In other developments:

  • President Tuesday urged Iraq to move quickly to form a unity government, calling on elected leaders "to stand up and do their job." He said the formation of a new government would give Iraqis confidence in their future. Mr. Bush's statement, during a brief question-and-answer session with reporters in the White House, came on the heels of a similar admonition by Secretary of State Condoleezza Rice during a visit to Iraq.
  • A car bomb exploded Tuesday in an eastern Baghdad lot, killing at least 10 people and wounding 28 others, police said, in a large lot in Habibiyah, a poor, mostly Shiite area, police said. Iraqis go there to sell used cars.
  • Another bomb exploded outside a Baghdad home Tuesday, killing a woman and two of her sons, ages 9 and 12, police said. The attack destroyed the building housing two families. The woman's 13-year-old son was wounded in the bombing, as were two brothers of the second family, a police lieutenant said.
  • A car bomb parked near the home of a city council member in Samarra exploded as his son was leaving the house, police said. The son was not harmed, but one of his security guards was killed.
  • Nine more American troops died in Iraq, the U.S. military reported Monday, five of them, all Marines, in a vehicle accident in a remote, rain-soaked western area. Their deaths brought the number of service members killed so far this month to 13 — nearly half the number who died in all of March. Three more Americans — two Marines and a sailor — were missing in the Sunday accident in which a truck overturned near Asad air base.
  • Christian Science Monitor reporter Jill Carroll, now part of the newspaper's staff, remained in seclusion but was set to begin writing about her three-month captivity in Iraq. Since arriving in Boston, except for interviews with her employer, Carroll has avoided media, saying she wanted time to heal and time with her family, reports CBS News correspondent Randall Pinkston.

    The case involves Saddam's role in Operation Anfal, a three-phase move against Kurds in northern Iraq in the late 1980s. Anfal included the March 16 gas attack against Halabja in which 5,000 people, including women and children died.

    Human rights groups consider the Halabja attack one of the gravest atrocities allegedly committed by Saddam's regime.

    "These people were subjected to forced displacement and illegal detentions of thousands of civilians," Juhi said. "They were placed in different detentions centers.
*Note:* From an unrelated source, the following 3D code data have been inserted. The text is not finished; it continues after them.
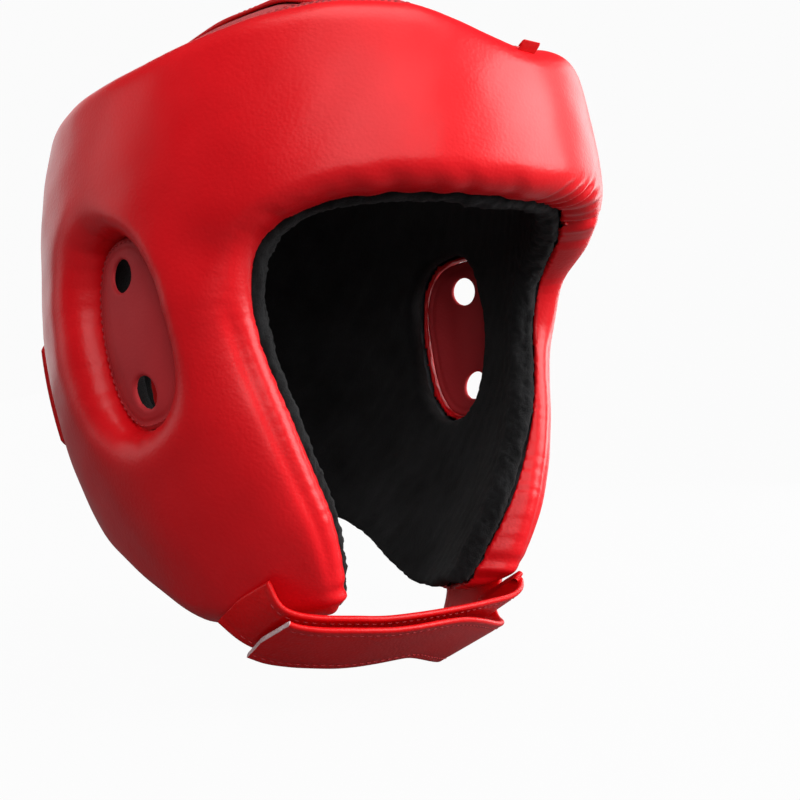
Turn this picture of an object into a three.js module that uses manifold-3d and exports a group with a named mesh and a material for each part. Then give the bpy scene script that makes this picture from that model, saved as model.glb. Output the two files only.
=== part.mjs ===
// Open-face boxing headgear, millimetres, +Z up, the wearer looking along -Y, the wearer's right at -X.
// A point of the padded wall is given by its direction phi (0 at the front, positive to the wearer's left),
// its height above the eye-to-mouth middle level, and its distance from the vertical axis.
import * as THREE from "three";
import { mergeVertices } from "three/addons/utils/BufferGeometryUtils.js";
import Module from "manifold-3d";

const wasm = await Module();
wasm.setup();

// ---- driving sizes ----
const halfWidth = 112; // outside, at the ears
const frontReach = 129; // outside, forehead
const rearReach = 128; // outside, back of the head
const planPower = 2.02; // 2 is an ellipse, more is squarer
const cornerDraw = 0.02; // share by which the plan draws in between the forehead and the ears
const frontWall = 30; // padding, lining to leather, at forehead and sides
const rearWall = 22; // padding at the back of the head
const skin = 1.8; // leather
const lining = 11; // suede-faced comfort padding
const gap = 0.3; // between neighbouring pieces
const layerGap = 0.6; // between the curved layers of the wall
const edgeRadius = 10; // rounding of the top and bottom edges
const browHeight = 58; // lower edge of the forehead pad
const cheekDraw = 5; // how much thinner the padding is beside the face opening
const rearGapAngle = 8; // half of the opening at the back, degrees
const topFront = 116.5; // height of the band's top edge in the middle of the forehead
const topCrest = 127.5; // and at its highest, to each side of the forehead
const topRear = 92; // and at the back
const liningShows = 3; // how far the lining stands past the leather at the face opening

const earHalfWidth = 25;
const earHalfHeight = 37.5;
const earTilt = 14; // degrees, top towards the back
const earHeight = 8;
const earFloorDepth = 14; // how far the ear panel lies below the outside
const earPanelThickness = 4;
const ventRadius = 7;
const ventSpacing = 46;

const crownHeight = 148;
const crownThickness = 5;
const crownSeat = 0.7; // how far the hem's lower corner sits below the band's top
const crownHem = 4; // how far the crown's hem reaches past the middle of the lining
const slotHalfWidth = 12;
const crownStart = 14; // direction of a crown panel's front corner on the band, degrees
const crownFront = 80; // from the middle to the slot's front end
const crownRear = 84; // and to its rear end
const facingWidth = 30;
const facingThickness = 1.8;
const facingMargin = 3; // from the slot's ends to the facing's
const facingTaper = 0.35; // share of its width that a facing loses at its ends
const eyeletRows = 5;
const eyeletInset = 9; // from the slot's edge to an eyelet's centre
const eyeletReach = 62; // from the middle row of eyelets to the last
const eyeletBore = 3.8;
const eyeletBarrel = 4.5;
const eyeletFlange = 6;
const flangeThickness = 0.9;
const eyeletPlay = 0.7; // between an eyelet's flanges and the sheets it holds
const laceRadius = 1.5;
const laceKnot = 3.4; // radius

const loopRadius = 4;
const loopThickness = 1.5;
const loopRise = 3;
const loopLean = 38; // degrees it leans forward on the rounded rim
const loopWidth = 10;
const loopSeat = 0.9; // between the rounded rim and the loop's feet

const strapWidth = 33;
const strapThickness = 2.4;
const patchThickness = 0.8;
const patchMargin = 3; // how far a fastener patch stays inside its strap's edges
const anchorLength = 14; // sewn end of the rear strap
const anchorShare = 0.05; // sewn end of a chin strap, as a share of its route
const foldShare = 0.016; // free stretch of cloth between a chin strap's sewn end and its moving part
const foldGap = 2.2; // the same on the rear strap
const outerEnd = 0.14; // where the outer strap stops, as a share of the inner strap's route
const chinFlat = 44; // straight stretch under the chin
const rearStrapWidth = 46;
const rearStrapHeight = -18;
const rearRootAngle = 150; // wearer's left
const rearEndAngle = 218; // past the middle, wearer's right

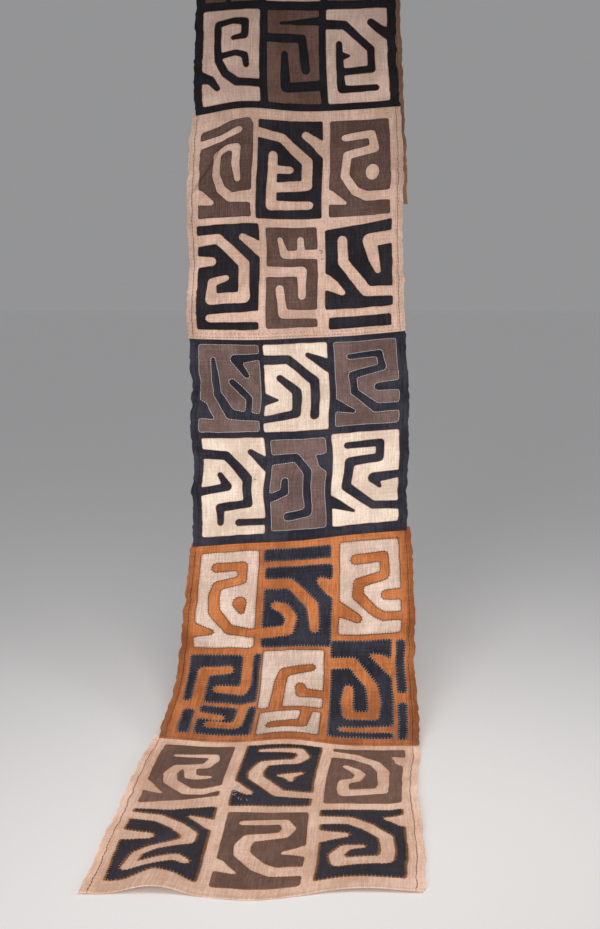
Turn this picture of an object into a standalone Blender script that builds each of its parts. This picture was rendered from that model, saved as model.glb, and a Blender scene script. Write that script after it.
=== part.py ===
"""Kuba raffia cloth: six appliqué panels sewn end to end, hung over a line and trailing on the floor.

Metres, +Z up. The origin lies under the fold at the top, halfway across: the line that the cloth hangs over.
X runs across the cloth to the right, and the front of the cloth, its face side, looks towards -Y.
A place on the cloth is given by three flat coordinates: across from the left edge, along from the front end
of the train, and out from the reverse side. drape() bends them into the hanging shape.
"""

import math

import bmesh
import bpy
import numpy as np
from mathutils import Vector

MM = 0.001

# The cloth
WIDTH = 0.560  # a loom width, hems turned in
SHEET = 0.0013  # one layer of woven raffia
HEM_WIDTH = 0.017
HEM_THICKNESS = 0.0028  # turned to the face and sewn down
PATCH_THICKNESS = 0.0011  # an appliqué piece
CHANNEL_WIDTH = 0.0235  # the ground colour that shows between the arms of a motif
SPUR_LENGTH = 0.060  # a channel shorter than this is a notch in the motif's edge
SPUR_FLARE = 1.6  # how much wider a notch is at its mouth
OVERRUN = 0.12  # a cut that leaves a piece starts this share of its size outside it
CORNER_RADIUS = 0.009  # of an appliqué piece
SEAM_LAP = 0.010  # the upper panel's end lies over the lower panel's
LAP_SLOPE = 0.008  # the length in which the upper panel comes down off the lap
HEM_STOP = 0.004  # the lower panel's hems end this far before the lap
STEP = 0.001  # a change of thickness happens over this distance
CLEARANCE = 0.0003  # between pieces that touch
LAP_CLEARANCE = 0.0005  # under a lapped end, where the two panels bend along slightly different lines
FLAT_ENOUGH = 0.0004  # a cell whose four corners are nearer than this to one plane bends as one

# How it hangs
TRAIN_LENGTH = 0.514  # flat on the floor, from the front end to the touch-down line
DROP_LENGTH = 2.3065  # from the touch-down line up to the fold, along the cloth
SAG = 0.370  # a catenary's parameter: the cloth is this tightly curved where it meets the floor
FOLD_RADIUS = 0.020  # of the reverse side, over the line it hangs on
LANDING = 0.05  # above the touch-down line, where the cloth is still too near the floor to sag

# Places where two panels meet, in millimetres from the front end, at five equal steps across.
# They run askew, because the panels were never quite square.
SEAMS = {
    "front end": (2, 4, -15, 8, 6),
    "panels 5 and 4": (606, 590, 598, 577, 575),
    "panels 4 and 3": (1139, 1148, 1154, 1171, 1183),
    "panels 3 and 2": (1701, 1699, 1703, 1710, 1723),
    "panels 2 and 1": (2320, 2342, 2333, 2338, 2347),
    "panels 1 and 0": (2958, 2958, 2958, 2958, 2958),
    "back end": (3593, 3593, 3593, 3593, 3593),
}

# The two selvedges: distance along the cloth, and how far left and right of the middle they lie there, in
# millimetres. The train drifts to the left, and the panels differ in width by a finger's breadth.
EDGES = """
  along   left  right
    -30   -369    204
     60   -360    211
    138   -358    221
    318   -348    229
    421   -343    240
    535   -335    258
    606   -324    265
    702   -303    271
    840   -290    273
    965   -288    283
   1155   -277    283
   1219   -275    280
   1283   -281    277
   1348   -274    281
   1478   -290    286
   1543   -284    288
   1609   -290    287
   1741   -304    281
   1940   -300    278
   2074   -308    278
   2207   -302    281
   2341   -294    274
   2474   -289    264
   2640   -284    262
   2958   -280    277
   3620   -249    312
"""

# How far a panel's corners lie inside the selvedge line, in millimetres, because the panels were sewn askew: at
# its lower end on the left and right, then at its upper end. A corner eases out over CORNER_EASE.
CORNER_INSETS = {
    0: (0, 0, 0, 0),
    1: (9, 0, 0, 0),
    2: (0, 0, 0, 0),
    3: (4, 9, 5, 0),
    4: (12, 2, 0, 0),
    5: (0, 0, 0, 0),
}
CORNER_EASE = 0.120

# Soft ridges and troughs of the hung cloth, in millimetres: where each is centred, how far it reaches along
# and across, how it is turned in degrees, and its height. On the floor they only rise.
RIPPLES = """
  along across reach_along reach_across turn height
      0    118         210           78    0     13
      0    465         230          120    0      7
    330    560         170           60    0      5
    470      0         150           60    0      6
    650    170         150          110    0     -4
    650    290         150          110    0      3
    900    560         230          150    0      7
   1000     20         240          150    0     -7
   1150    300         220          150    0      4
   1420    560         200          140    0     -6
   1500      0         230          150    0      6
   1700    180         180          120    0     -4
   1990    545         240          170    0      6
   2170     62         150           45   27     -5
   2240    130         170           80    8      6
   2330    400         200          150    0     -4
   2560    120         230          170    0     -5
"""

# The woven colours: base colour, roughness
COLOURS = {
    "beige": ((0.60, 0.40, 0.26), 0.85),
    "cream": ((0.82, 0.66, 0.49), 0.85),
    "brown": ((0.115, 0.070, 0.045), 0.88),
    "black": ((0.016, 0.014, 0.022), 0.85),
    "orange": ((0.47, 0.15, 0.03), 0.86),
}

# Each panel: its ground colour, its two ends, and the extra cross lines that its bends need, in millimetres
FRONT, BACK = 5, 0
PANELS = {
    0: ("beige", "panels 1 and 0", "back end", (130, 260, 390, 520)),
    1: ("black", "panels 2 and 1", "panels 1 and 0", (80, 170, 260, 360, 450, *range(482, 546, 9))),
    2: ("beige", "panels 3 and 2", "panels 2 and 1", (90, 180, 270, 360, 450, 540)),
    3: ("black", "panels 4 and 3", "panels 3 and 2", (80, 170, 260, 350, 450)),
    4: ("orange", "panels 5 and 4", "panels 4 and 3", (55, 110, 170, 230, 300, 380, 470)),
    5: ("beige", "front end", "panels 5 and 4", (45, 110, 190, 280, 380, 480)),
}
CROSS_LINES = (66, 118, 184, 240, 300, 358, 415, 475)  # along the cloth, between the hems

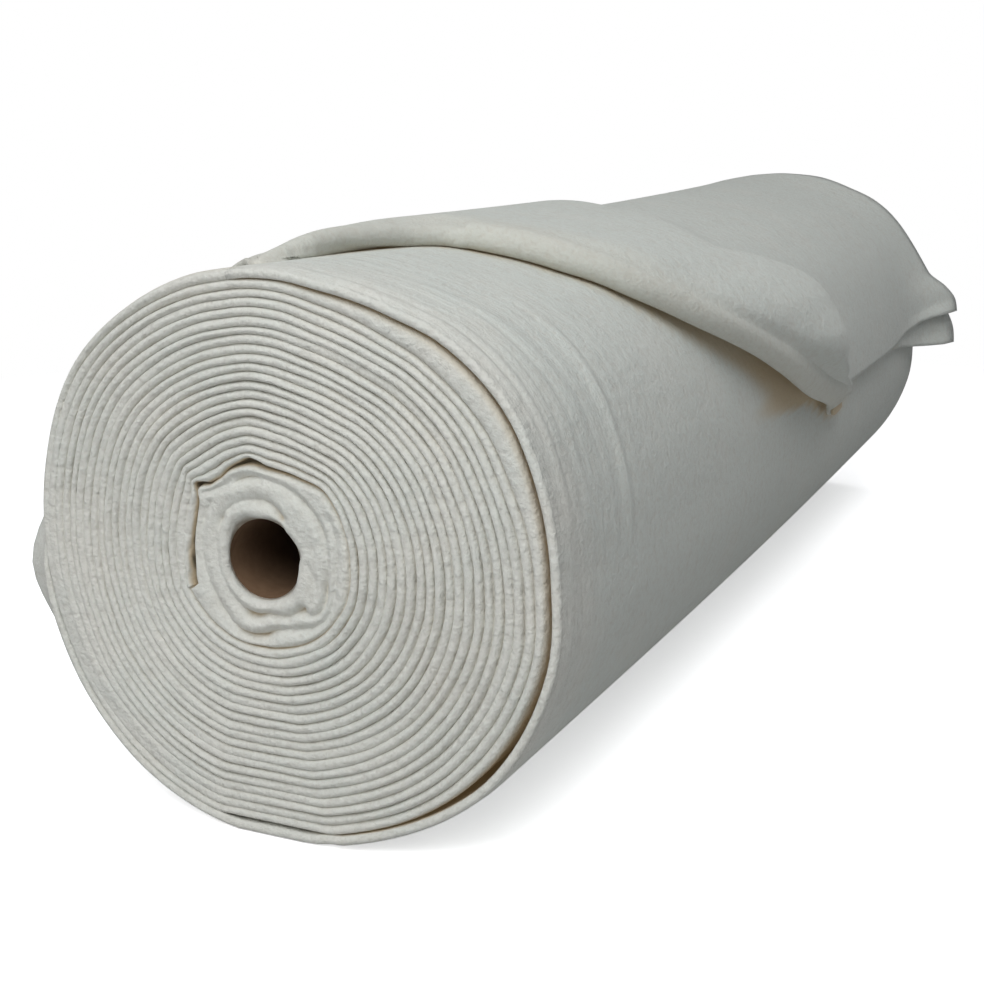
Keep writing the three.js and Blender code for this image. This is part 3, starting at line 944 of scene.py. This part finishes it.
def cloth_section(row, layer, layer_gap):
    """The single layer's middle line: the upper layer from the far edge to the near fold, round it, and the
    lower layer back again. Each point has its distance in, its height, how far it takes the height of the
    lying cloth, its share of the near bend's shift, and its layer, which is 1, -1 or 0 for the fold."""
    half = layer + layer_gap / 2
    stretch = row["stretch"]
    offset = (layer + layer_gap) / 2

    def sides(path, sign):
        points = []
        for i, (inward, height, fold, lying) in enumerate(path):
            before = path[max(i - 1, 0)]
            after = path[min(i + 1, len(path) - 1)]
            along = Vector(((after[0] - before[0]) / stretch, after[1] - before[1])).normalized()
            shift = sign * offset
            points.append((inward - shift * along.y * stretch, height + shift * along.x, lying, fold, sign))
        return points

    upper = cloth_path(row, half, UPPER)
    lower = cloth_path(row, half, LOWER)
    first, second = upper[0], upper[1]
    out = Vector(((first[0] - second[0]) / stretch, first[1] - second[1])).normalized()
    side = Vector((out.y, -out.x))
    fold = []
    for i in range(1, FOLD):
        turn = math.pi * i / FOLD
        shift = side * math.cos(turn) + out * math.sin(turn)
        fold.append((first[0] + shift.x * offset * stretch, first[1] + shift.y * offset, 0, 1, 0))
    return sides(upper, 1)[::-1] + fold + sides(lower, -1)


def edge_shift(turned, y, layer, fold):
    """How far the free end's edge is moved round the roll, in degrees."""
    near_edge = smooth((turned - LAST_TURNED) / EDGE_TURNED + 1)
    corner = smooth((y - ROLL_LENGTH) / EDGE_REACH + 1)
    shift = EDGE_UPPER if layer > 0 else EDGE_LOWER
    return near_edge * (shift * corner * abs(layer) + EDGE_LOWER * fold)


def support_radius(turned, y, doubled):
    """Radius of what the cloth lies on: the roll, or the second time round its own first turn."""
    roll = roll_radius(min(START_ANGLE - turned, STEP_ANGLE - 0.01), y)
    if turned < FULL_TURN:
        return roll
    return roll + read(LAST_TURN, turned - 360, "gap") + doubled


def ridge_height(turned, back):
    """Height of the soft ridges beside the near edge of the last turn."""
    if turned > RIDGES_TURNED or back > RIDGES_BACK:
        return 0
    angle = START_ANGLE - turned
    height = 0
    for ridge in RIDGES:
        share = (angle - ridge["from_angle"]) / (ridge["to_angle"] - ridge["from_angle"])
        if not 0 < share < 1:
            continue
        stray = 2.5 * ripple(angle * 0.05, ridge["from_back"], 0)
        place = mix(ridge["from_back"], ridge["to_back"], share) + stray
        fade = math.sin(math.pi * share) ** 0.6
        beside = (back - place) / ridge["width"]
        trough = 0.35 * math.exp(-((beside / 2.2) ** 2))
        height += ridge["height"] * fade * (math.exp(-beside * beside) - trough)
    return height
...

The villages were destroyed and burned. Homes and houses of worshippers and buildings of civilians were leveled without reason or a military requirement."

    Others accused in the Anfal case include Saddam's cousin, Ali Hassan Majid, or "Chemical Ali," former Defense Minister Sultan Hashim Ahmad, former intelligence chief Saber Abdul Aziz al-Douri, former Republican Guard commander Hussein al-Tirkiti, a former Nineveh provincial Gov. Taher Tafwiq al-Ani and another former top military commander, Farhan Mutlaq al-Jubouri.

    Saddam and seven others have been on trial since Oct. 19 in a separate case — the deaths of more than 140 Shiite Muslims following a 1982 assassination attempt against him in the town of Dujail. Iraqi authorities chose to try Saddam separately for various alleged crimes rather than lump all the cases into one proceeding.

    The Dujail trial was the first of what Iraqi authorities say could be up to a dozen proceedings. Saddam could face death by hanging of convicted in the Dujail case. It is unclear whether the sentence would be carried out while other trials were in progress.

    In December, a Dutch court sentenced chemicals merchant Frans van Anraat to 15 years in prison for selling Saddam's regime the chemicals used in the gas attacks. The ruling, the first ever dealing with atrocities under Saddam, concluded that the attacks constituted genocide.

    It had no jurisdiction to try Saddam, but prosecutors named Saddam and Chemical Ali as co-conspirators. The Iraqi tribunal has access to several weeks of testimony and evidence presented in court.

    One document was a government decree, number 4008, said to have been signed by Saddam on June 20, 1987 ordering "special artillery bombs to kill as many people as possible" in the Kurdish area. Special artillery, Dutch prosecutors said, meant chemical weapons.

    Chemical Ali was heard in an audio clip on April 21, 1988, ordering that people caught in the Kurdish areas "have to be destroyed ... must have their heads shot off." In another radio fragment he said "I will attack them with chemical weapons and kill them all."